- Stored rows
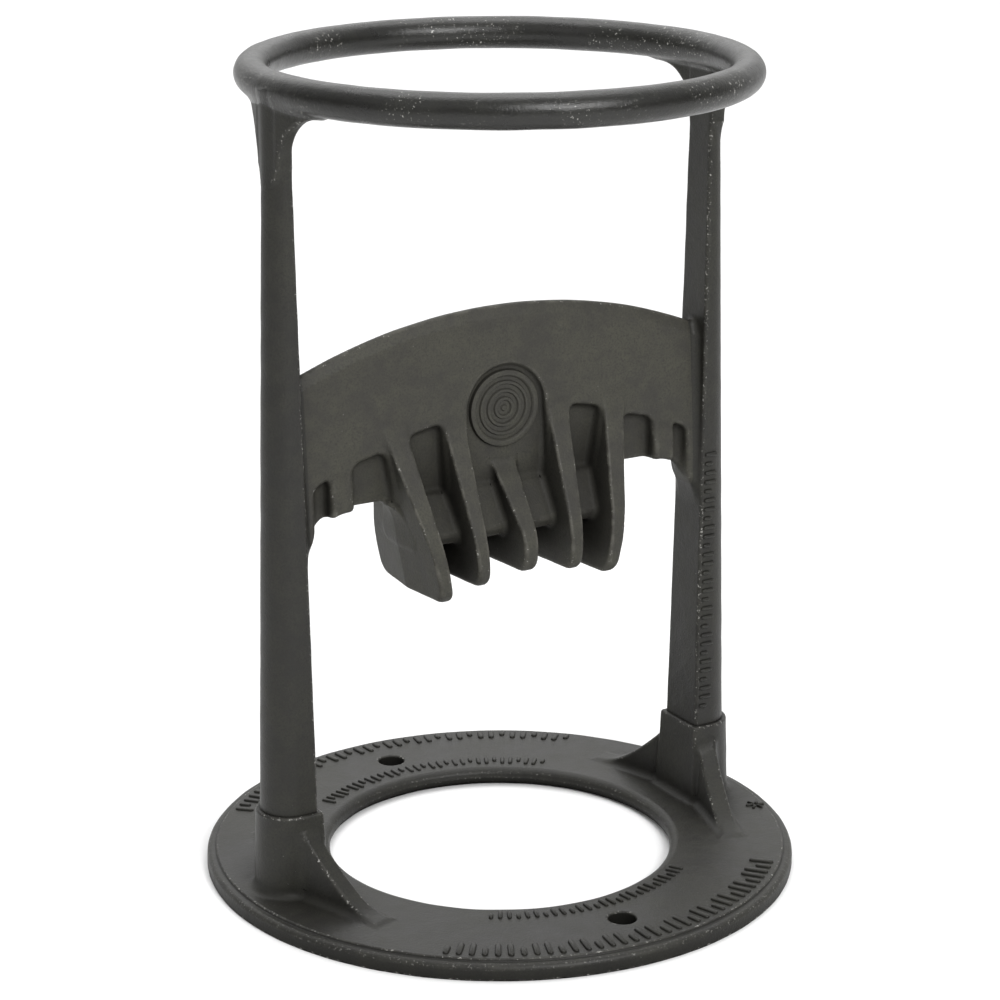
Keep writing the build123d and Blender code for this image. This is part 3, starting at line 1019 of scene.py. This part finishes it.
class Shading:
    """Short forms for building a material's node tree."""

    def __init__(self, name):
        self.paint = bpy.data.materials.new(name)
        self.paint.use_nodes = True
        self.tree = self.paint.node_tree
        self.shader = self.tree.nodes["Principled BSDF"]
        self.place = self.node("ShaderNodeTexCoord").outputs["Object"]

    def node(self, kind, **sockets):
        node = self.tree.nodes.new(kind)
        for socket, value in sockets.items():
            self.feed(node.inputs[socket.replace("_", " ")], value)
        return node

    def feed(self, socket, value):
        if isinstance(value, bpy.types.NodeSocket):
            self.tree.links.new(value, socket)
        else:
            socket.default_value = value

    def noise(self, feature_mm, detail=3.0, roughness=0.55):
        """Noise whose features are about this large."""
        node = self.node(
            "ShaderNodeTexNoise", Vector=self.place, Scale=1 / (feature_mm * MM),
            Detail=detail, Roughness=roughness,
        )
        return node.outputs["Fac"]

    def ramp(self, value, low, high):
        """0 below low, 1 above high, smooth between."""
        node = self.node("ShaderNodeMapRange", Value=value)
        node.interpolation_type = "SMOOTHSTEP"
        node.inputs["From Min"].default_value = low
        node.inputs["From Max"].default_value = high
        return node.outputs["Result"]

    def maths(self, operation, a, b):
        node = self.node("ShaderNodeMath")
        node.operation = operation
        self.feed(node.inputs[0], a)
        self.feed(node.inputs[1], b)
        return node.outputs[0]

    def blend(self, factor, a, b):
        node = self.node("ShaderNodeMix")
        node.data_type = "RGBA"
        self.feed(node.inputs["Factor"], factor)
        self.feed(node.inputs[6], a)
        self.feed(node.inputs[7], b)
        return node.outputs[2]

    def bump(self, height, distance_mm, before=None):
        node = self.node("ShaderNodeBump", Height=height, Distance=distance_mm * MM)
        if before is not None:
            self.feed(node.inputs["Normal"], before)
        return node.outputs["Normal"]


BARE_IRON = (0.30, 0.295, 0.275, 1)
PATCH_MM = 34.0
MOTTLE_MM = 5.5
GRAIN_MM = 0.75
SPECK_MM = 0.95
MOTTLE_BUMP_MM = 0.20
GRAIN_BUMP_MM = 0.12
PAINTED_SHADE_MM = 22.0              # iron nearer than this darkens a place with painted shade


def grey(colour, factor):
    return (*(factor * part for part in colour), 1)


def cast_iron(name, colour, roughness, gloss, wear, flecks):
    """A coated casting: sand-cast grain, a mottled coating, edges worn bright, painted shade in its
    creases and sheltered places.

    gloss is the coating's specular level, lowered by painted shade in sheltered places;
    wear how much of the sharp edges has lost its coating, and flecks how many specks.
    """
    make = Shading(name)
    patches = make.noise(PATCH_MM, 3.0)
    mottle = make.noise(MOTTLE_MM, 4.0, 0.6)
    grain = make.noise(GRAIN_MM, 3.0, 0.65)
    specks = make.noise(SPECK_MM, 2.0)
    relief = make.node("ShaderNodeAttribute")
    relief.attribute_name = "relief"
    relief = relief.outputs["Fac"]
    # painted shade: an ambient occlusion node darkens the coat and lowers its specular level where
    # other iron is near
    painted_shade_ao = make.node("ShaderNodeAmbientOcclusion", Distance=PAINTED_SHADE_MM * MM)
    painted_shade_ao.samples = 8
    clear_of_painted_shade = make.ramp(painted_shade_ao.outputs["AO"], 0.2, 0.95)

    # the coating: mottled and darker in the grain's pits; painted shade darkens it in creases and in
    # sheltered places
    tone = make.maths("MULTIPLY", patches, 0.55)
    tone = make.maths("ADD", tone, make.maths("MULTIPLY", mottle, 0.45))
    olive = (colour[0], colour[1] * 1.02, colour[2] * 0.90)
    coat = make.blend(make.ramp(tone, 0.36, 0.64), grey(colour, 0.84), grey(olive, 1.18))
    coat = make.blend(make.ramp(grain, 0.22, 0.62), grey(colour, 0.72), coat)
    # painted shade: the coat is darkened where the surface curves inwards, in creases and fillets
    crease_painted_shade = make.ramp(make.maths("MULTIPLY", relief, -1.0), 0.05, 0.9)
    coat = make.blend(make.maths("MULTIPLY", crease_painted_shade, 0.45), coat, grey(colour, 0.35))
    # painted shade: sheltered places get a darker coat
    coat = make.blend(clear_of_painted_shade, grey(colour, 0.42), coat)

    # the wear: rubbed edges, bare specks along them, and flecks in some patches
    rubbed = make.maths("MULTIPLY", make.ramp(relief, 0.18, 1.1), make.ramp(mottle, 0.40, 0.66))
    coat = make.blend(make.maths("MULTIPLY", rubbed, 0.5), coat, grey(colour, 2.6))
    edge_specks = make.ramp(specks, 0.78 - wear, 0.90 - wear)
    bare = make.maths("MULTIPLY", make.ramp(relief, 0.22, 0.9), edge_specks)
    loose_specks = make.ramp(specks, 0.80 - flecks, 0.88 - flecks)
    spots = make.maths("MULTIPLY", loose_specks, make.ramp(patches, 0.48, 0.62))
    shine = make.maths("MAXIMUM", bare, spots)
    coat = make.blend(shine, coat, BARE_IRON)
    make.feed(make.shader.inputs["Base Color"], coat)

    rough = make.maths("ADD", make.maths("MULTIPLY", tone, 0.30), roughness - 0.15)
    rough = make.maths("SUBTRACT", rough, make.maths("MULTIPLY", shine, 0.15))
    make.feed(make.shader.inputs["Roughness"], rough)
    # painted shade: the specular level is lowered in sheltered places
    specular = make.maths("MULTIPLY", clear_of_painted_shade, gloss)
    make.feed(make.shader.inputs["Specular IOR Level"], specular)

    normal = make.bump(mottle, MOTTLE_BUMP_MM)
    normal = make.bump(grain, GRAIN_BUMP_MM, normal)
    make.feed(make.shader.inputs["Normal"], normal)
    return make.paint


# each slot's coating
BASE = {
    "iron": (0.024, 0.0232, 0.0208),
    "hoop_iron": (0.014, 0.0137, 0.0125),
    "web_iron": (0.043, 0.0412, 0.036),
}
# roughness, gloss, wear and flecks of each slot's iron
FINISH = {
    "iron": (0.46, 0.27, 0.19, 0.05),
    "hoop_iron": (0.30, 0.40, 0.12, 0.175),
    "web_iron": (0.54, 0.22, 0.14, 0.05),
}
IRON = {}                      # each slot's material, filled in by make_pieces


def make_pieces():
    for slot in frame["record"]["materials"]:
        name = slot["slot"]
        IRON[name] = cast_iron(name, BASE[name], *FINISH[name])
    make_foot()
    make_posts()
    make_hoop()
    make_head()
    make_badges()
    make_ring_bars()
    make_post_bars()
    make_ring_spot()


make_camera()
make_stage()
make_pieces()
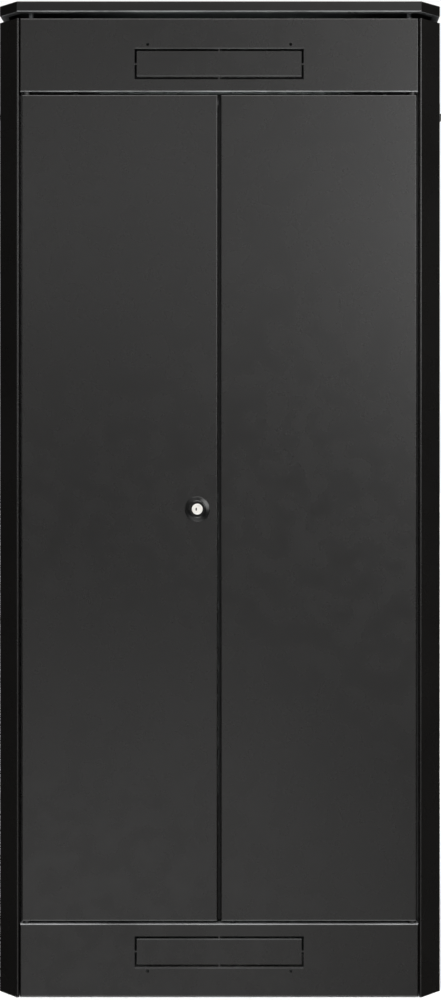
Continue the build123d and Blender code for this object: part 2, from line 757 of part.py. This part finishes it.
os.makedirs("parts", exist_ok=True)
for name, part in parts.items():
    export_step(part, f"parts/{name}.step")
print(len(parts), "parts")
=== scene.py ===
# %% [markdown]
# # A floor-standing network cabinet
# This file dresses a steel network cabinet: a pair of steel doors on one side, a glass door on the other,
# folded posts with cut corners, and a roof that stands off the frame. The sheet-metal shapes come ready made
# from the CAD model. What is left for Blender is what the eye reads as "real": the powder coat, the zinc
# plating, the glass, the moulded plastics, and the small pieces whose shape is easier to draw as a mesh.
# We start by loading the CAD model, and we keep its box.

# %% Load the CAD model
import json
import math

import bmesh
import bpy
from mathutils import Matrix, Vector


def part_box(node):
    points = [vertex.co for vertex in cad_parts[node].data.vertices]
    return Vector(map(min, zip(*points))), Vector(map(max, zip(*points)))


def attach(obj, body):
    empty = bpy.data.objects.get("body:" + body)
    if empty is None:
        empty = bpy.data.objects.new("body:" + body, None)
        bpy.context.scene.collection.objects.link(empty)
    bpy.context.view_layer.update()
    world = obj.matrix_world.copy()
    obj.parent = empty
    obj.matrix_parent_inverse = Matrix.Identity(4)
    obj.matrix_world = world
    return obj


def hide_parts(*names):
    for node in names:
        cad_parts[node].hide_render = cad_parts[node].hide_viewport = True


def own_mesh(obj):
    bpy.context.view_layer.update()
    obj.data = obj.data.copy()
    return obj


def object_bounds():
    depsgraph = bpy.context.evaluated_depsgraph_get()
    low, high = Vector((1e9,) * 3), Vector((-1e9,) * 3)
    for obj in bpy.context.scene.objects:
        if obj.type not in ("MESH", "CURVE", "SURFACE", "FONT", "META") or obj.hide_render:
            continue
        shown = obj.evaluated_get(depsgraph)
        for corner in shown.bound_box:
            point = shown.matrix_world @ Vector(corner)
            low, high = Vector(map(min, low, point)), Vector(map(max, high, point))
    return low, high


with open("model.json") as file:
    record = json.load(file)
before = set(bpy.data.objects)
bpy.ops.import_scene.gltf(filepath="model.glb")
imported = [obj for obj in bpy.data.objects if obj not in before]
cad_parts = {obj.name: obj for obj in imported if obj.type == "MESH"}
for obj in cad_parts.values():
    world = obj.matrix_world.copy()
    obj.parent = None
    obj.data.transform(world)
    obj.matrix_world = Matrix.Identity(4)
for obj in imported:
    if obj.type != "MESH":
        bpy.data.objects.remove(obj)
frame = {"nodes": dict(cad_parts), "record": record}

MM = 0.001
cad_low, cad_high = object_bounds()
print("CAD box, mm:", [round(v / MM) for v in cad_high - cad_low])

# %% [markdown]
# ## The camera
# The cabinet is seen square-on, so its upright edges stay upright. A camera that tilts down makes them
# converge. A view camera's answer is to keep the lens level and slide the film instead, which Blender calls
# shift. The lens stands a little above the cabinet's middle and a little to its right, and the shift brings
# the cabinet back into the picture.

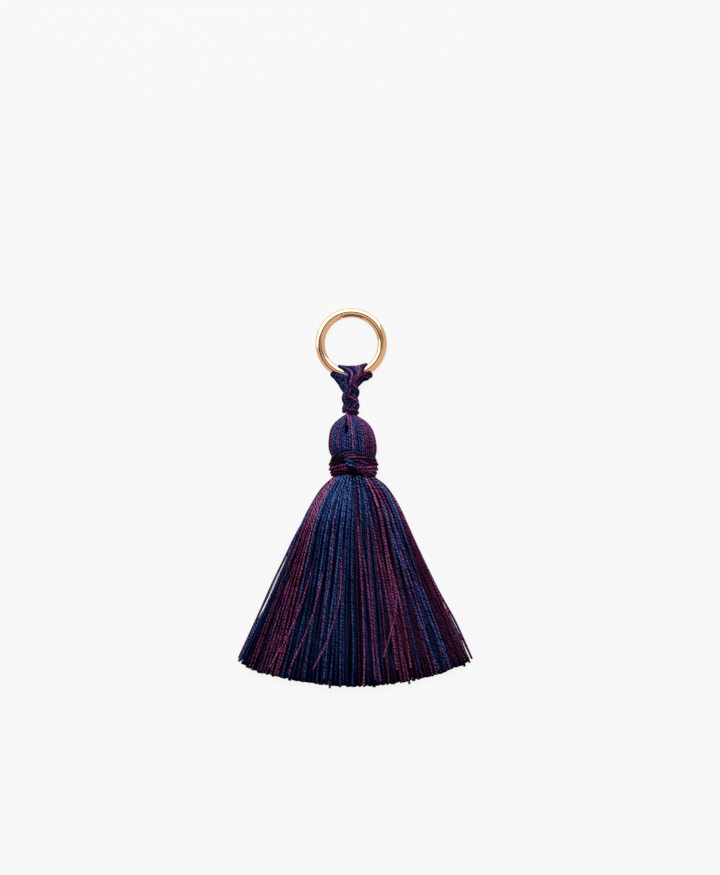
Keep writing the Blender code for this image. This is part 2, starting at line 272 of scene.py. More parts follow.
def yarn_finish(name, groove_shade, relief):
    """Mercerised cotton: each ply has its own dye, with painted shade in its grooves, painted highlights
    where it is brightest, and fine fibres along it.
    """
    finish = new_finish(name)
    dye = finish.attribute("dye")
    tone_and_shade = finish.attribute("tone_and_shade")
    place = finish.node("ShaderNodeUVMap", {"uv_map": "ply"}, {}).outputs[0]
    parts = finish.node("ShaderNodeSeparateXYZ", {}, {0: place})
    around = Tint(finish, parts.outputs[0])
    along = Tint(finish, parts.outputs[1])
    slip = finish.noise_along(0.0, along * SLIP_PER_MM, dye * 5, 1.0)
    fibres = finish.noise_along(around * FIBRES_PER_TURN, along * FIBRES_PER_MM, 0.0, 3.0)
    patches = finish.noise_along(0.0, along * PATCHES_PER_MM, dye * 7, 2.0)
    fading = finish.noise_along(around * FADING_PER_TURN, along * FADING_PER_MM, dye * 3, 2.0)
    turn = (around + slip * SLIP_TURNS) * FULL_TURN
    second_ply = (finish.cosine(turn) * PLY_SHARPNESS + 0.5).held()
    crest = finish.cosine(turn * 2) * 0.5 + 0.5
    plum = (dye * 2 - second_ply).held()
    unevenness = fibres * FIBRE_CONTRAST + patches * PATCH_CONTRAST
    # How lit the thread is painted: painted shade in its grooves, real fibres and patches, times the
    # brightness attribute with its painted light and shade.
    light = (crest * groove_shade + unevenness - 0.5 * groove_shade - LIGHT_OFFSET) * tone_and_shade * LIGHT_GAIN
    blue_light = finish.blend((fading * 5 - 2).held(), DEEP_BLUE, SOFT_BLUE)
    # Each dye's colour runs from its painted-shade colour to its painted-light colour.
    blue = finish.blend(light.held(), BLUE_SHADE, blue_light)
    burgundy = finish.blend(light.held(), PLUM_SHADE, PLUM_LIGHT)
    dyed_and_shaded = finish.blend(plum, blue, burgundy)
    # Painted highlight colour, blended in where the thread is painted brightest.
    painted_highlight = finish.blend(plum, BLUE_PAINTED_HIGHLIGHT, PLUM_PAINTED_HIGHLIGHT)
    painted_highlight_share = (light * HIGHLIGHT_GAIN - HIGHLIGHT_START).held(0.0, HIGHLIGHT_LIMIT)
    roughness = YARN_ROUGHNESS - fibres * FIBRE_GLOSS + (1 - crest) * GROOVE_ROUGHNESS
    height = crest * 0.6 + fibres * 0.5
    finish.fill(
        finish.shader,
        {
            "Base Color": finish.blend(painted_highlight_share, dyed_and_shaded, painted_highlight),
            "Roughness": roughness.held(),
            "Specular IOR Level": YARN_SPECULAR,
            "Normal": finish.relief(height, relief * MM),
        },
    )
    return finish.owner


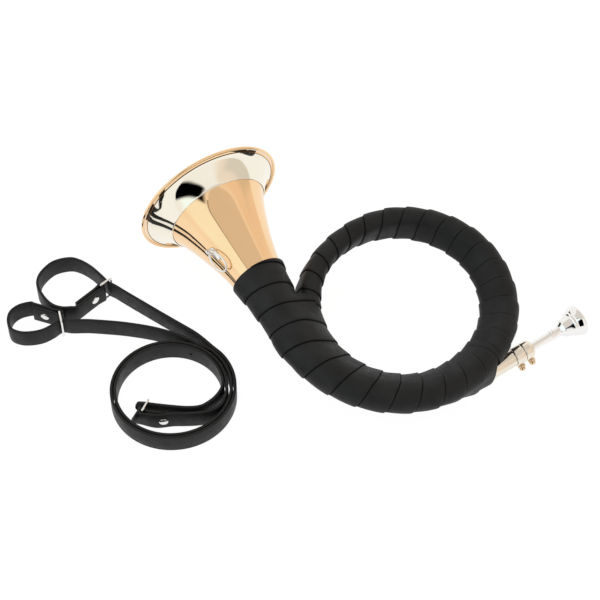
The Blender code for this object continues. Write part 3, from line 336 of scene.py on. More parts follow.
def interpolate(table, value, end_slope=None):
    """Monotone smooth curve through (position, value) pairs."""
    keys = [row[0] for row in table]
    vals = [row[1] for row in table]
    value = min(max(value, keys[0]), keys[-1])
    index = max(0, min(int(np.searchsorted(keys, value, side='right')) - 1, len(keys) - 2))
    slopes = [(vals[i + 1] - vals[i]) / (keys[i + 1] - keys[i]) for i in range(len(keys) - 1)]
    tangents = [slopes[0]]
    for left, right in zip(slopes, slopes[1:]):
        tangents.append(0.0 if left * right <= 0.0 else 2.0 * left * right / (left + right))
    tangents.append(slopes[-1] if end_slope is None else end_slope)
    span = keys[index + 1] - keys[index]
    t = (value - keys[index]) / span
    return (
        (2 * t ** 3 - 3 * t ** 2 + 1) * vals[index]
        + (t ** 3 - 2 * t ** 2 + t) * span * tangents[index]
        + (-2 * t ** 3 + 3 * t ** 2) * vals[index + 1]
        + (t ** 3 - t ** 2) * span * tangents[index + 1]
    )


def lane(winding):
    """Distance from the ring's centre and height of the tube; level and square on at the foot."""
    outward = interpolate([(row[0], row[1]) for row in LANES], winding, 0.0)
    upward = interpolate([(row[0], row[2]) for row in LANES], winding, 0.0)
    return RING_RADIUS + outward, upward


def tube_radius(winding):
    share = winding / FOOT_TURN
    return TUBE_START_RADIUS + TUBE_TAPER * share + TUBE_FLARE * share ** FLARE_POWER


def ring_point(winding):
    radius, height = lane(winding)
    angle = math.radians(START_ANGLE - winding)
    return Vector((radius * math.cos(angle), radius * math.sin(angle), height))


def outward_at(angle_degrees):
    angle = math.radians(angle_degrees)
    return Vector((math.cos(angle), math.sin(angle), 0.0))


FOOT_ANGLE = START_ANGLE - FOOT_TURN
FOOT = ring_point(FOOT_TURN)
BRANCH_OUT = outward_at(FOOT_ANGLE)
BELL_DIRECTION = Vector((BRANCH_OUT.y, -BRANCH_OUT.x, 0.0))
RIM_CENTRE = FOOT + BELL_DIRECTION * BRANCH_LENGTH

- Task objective
Copy exactly, and only, the lines from the one containing "for name, part" through the one containing "for node in".

- Task response
for name, part in parts.items():
    export_step(part, f"parts/{name}.step")
print(len(parts), "parts")
=== scene.py ===
# %% [markdown]
# # A floor-standing network cabinet
# This file dresses a steel network cabinet: a pair of steel doors on one side, a glass door on the other,
# folded posts with cut corners, and a roof that stands off the frame. The sheet-metal shapes come ready made
# from the CAD model. What is left for Blender is what the eye reads as "real": the powder coat, the zinc
# plating, the glass, the moulded plastics, and the small pieces whose shape is easier to draw as a mesh.
# We start by loading the CAD model, and we keep its box.

# %% Load the CAD model
import json
import math

import bmesh
import bpy
from mathutils import Matrix, Vector


def part_box(node):
    points = [vertex.co for vertex in cad_parts[node].data.vertices]
    return Vector(map(min, zip(*points))), Vector(map(max, zip(*points)))


def attach(obj, body):
    empty = bpy.data.objects.get("body:" + body)
    if empty is None:
        empty = bpy.data.objects.new("body:" + body, None)
        bpy.context.scene.collection.objects.link(empty)
    bpy.context.view_layer.update()
    world = obj.matrix_world.copy()
    obj.parent = empty
    obj.matrix_parent_inverse = Matrix.Identity(4)
    obj.matrix_world = world
    return obj


def hide_parts(*names):
    for node in names:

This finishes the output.